Growing up in suburban Boston her first exposure to transformative nature experiences were on summer camping trips in Acadia National Park. “Those trips highlighted the disconnect between my suburban life and nature.”


Her first protest was for Women’s Reproductive rights in Washington DC in 1993. Her mom joined her and some high school friends as a chaperone and they met up with her grandmother in DC. The takeaway was the power of three generations voicing their demands. Still Abby wouldn’t say activism runs in the family.


Recently 350VT, 350NH, and the Climate Disobedience Alliance came together in an action called Bucket by Bucket outside the coal-fired Merrimack Station power plant in Bow, NH. The plan was to trespass on company land and symbolically attempt to empty a warehouse-sized pile of coal.


Five different local, state and federal authorities met the protesters by foot, four-wheeled vehicles, in marked and unmarked cars, boat, and a helicopter. Sixty-nine people were arrested. Abby was one of them. “Our intention was to build unity and power, shift our relationship to risk, and to make a symbolic statement that we can’t be burning coal from PA, WV and Korea.” It was her first act of civil disobedience, her first arrest and as she says, “It was time to put my body on the line.”


I press Abby for a lightbulb moment, one that changed her, and she struggles to recall one, then she says, “I was able to travel to Standing Rock in November of 2016. That was a pivotal moment for me that brought a lot of issues to light and put all of this together. For the indigenous leaders and their communities the proposed construction of the XL pipeline was not a new issue. It was a continuation of a 500-year history of broken treaties and stolen land as a way to wipe out the indigenous way of life. While there I saw the contrast so clearly between this peaceful resistance camp and the militarized police presence literally surrounding us. The contrast was so stark and so clear. That made a big impact on me about how I wanted to organize and who I wanted to align myself with.”
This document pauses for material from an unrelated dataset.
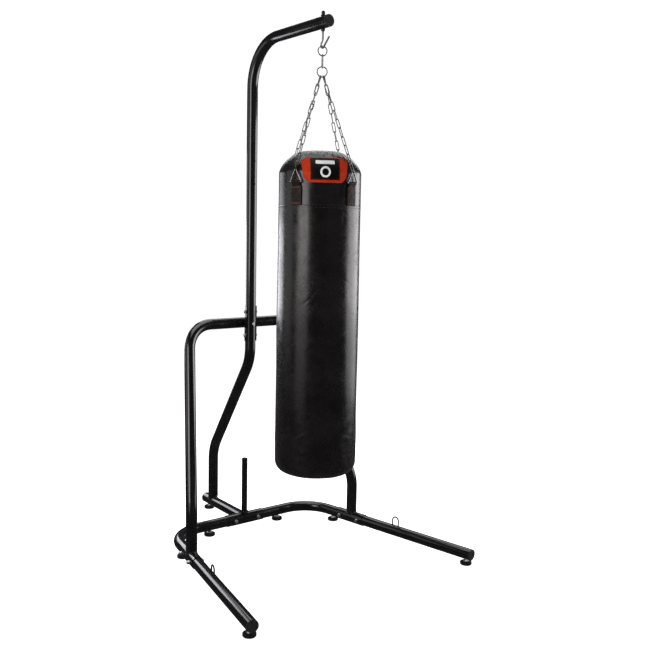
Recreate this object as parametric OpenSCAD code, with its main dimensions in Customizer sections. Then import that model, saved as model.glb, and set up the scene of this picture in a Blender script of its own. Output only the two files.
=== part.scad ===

The Mother Up! website tells us: “For many parents, our days are filled with putting food on the table, wrestling limbs into snow gear and checking in on school work. Often our busy lives prevent us from taking a leading role on the larger issues at play in the world in which we are raising our children. Many parents share a profound sense of despair in the face of climate change, yet feel powerless to act. By building ‘Mother Up!: Families Rise Up for Climate Action,’ we at 350VT are engaging parents to take action in both their own communities and those most affected by the fossil fuel industry.” They meet on the fourth Monday of every month and provide child care and a meal for anyone wanting to connect to climate activism.
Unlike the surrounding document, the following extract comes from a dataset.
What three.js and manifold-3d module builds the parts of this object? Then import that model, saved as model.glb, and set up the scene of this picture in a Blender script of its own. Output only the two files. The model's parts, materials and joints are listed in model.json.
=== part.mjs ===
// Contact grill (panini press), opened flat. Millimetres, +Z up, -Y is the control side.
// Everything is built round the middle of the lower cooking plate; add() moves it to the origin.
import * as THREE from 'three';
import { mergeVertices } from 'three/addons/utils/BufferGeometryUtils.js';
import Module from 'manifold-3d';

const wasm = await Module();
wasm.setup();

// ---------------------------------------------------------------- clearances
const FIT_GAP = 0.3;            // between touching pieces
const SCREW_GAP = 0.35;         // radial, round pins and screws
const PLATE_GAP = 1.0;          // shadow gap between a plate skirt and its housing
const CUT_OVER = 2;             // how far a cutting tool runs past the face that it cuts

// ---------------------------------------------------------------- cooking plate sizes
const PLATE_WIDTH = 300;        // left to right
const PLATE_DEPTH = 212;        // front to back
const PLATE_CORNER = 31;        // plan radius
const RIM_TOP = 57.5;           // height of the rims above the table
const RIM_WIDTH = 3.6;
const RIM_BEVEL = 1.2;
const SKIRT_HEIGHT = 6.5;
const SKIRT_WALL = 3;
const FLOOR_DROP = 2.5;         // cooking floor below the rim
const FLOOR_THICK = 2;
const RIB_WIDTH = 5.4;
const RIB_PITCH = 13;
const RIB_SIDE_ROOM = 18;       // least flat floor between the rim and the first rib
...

As she speaks Abby looks straight ahead, as if seeing her thoughts appear on the horizon, “Growing connections with each other and with the earth in whatever ways we can do that is a solution. And that’s a big part of what Mother Up! is just growing connections with each other so that we don’t feel so isolated as parents and families and extending that connection out.”

Her blue-green eyes brighten when she talks about exposing kids to a greater nature connection. I ask how she avoids burn-out, grief, apathy, resignation, paralysis? “Yes, nature connection is an antidote. I try to keep organizing part-time so that I have time for nature connection and my family.”


I ask about role models. She singles out Joanna Macy who says, “Taking action is a way of being hopeful.” When looking at the state of the world today and the myriad of issues that confront us it is natural to feel despair and overwhelm. Abby says, “I want to figure out how to bring more joy into the movements. And I still want to be a hummingbird.”